SH: I think in the Yeats sense, as a writer, I am always looking for an appropriate mask, a persona that I can adopt through which I can explore my concerns, which tend to be loss, love, memory, how we create a sense of self, how we fall short of what it is we feel ourselves and want to be.
Self-portrait, 1906-7, Paula Modersohn Becker, private collection
EH: That Paula needed mask after mask to finally reveal herself to herself as an artist is compelling — there's even one self portrait in which she seems about to remove a very thick mask that has shaken a bit loose! You have chosen a subject that illuminates these dilemmas, that have figured large in your own life, and that every reader who longs for anything, and sacrifices for it, will recognize.
Reading Girl in White had me thinking how much had changed, and had not, in a century, for women in the arts. In particular, there is Paula's absolute refusal to seek the easy-on-the-eye in art, and her refusal to pander. Refusal to pander is a great attitude for any artist at any time — but 100 years ago it was not the selling point it is now. When you see a woman artist standing firm about that, so long ago, you know it goes absolutely against how she was acculturated. It's awe-inspiring.
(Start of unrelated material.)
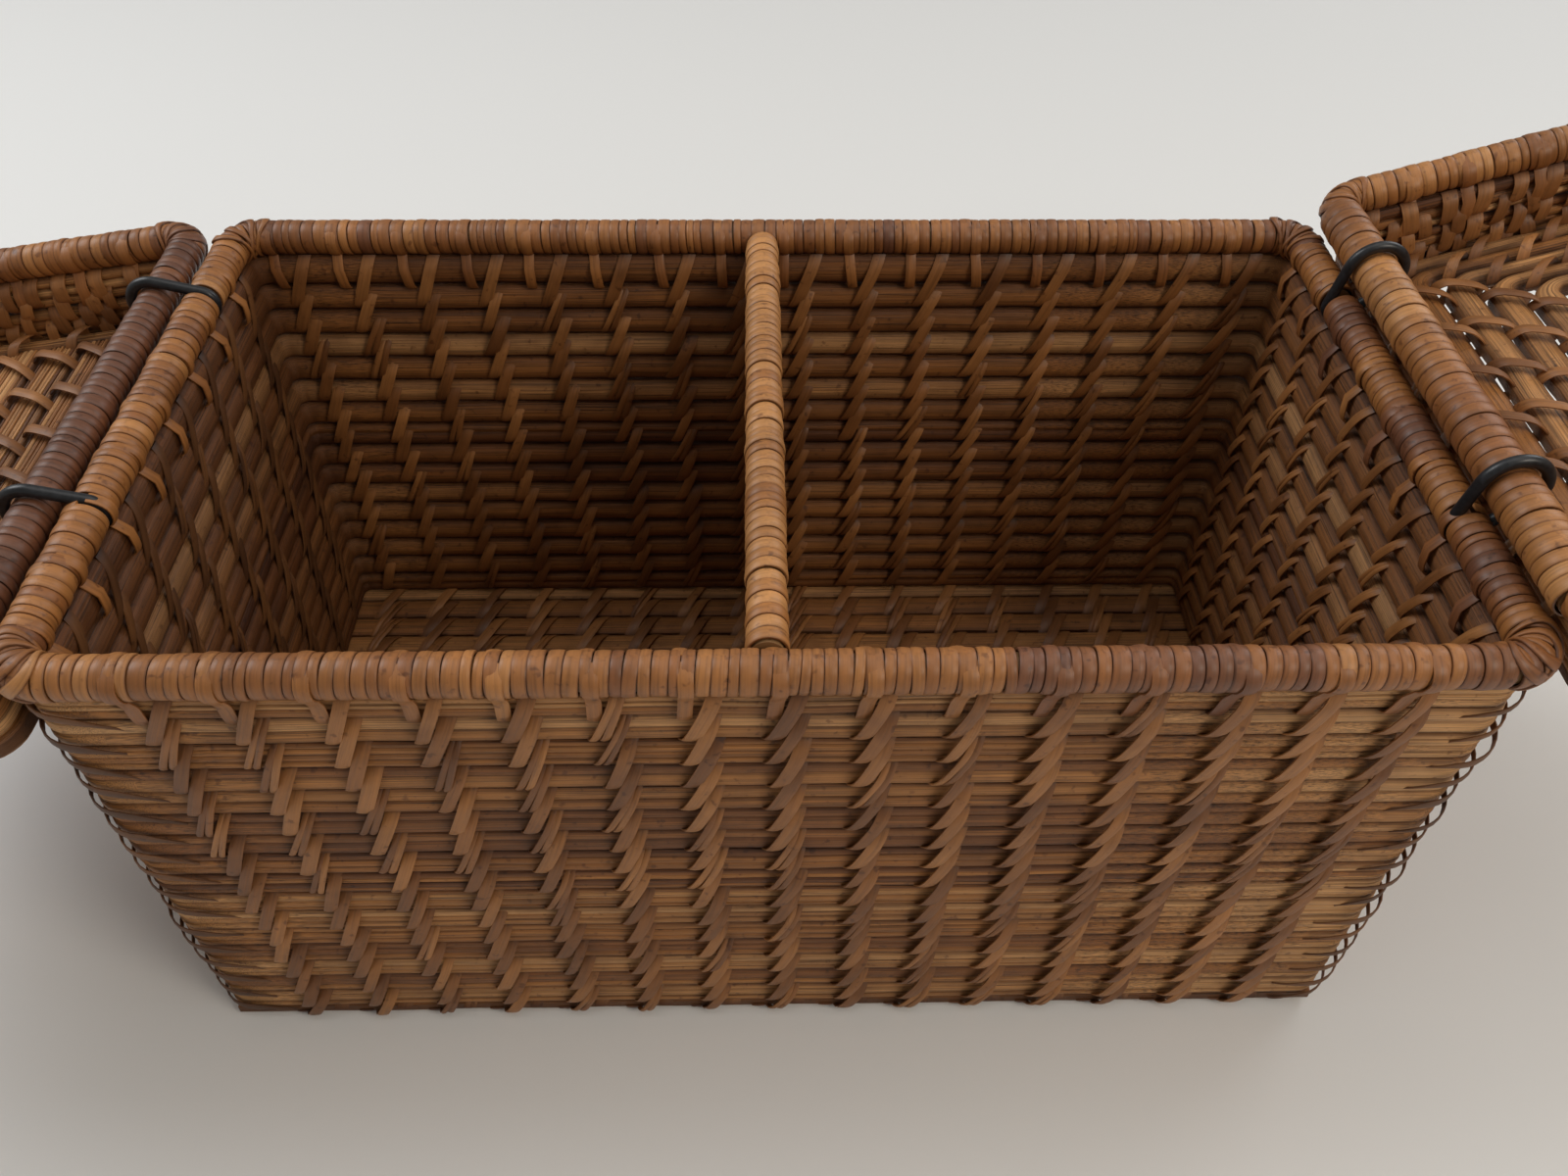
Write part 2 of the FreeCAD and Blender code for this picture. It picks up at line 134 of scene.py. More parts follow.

SH: 'Refusal to pander' is often the selling point for art now. We are not innocents. We live in a globalized, knowing, postmodern age. Saatchi didn't call his exhibition Sensation for nothing. The transgressive IS often the new academy.
EH: And gender?
SH: I don't think gender dictates everything now. An unmarried woman — Tracey Emin for example — can do just as well as a man. The problem is having a family, having to care about the needs of others. Art is selfish – Rilke understood that. It is a hard mistress, it is demanding. It is being single minded that is important.
Paula Modersohn Becker, and her daughter, Mathilde, 1907. Last photo.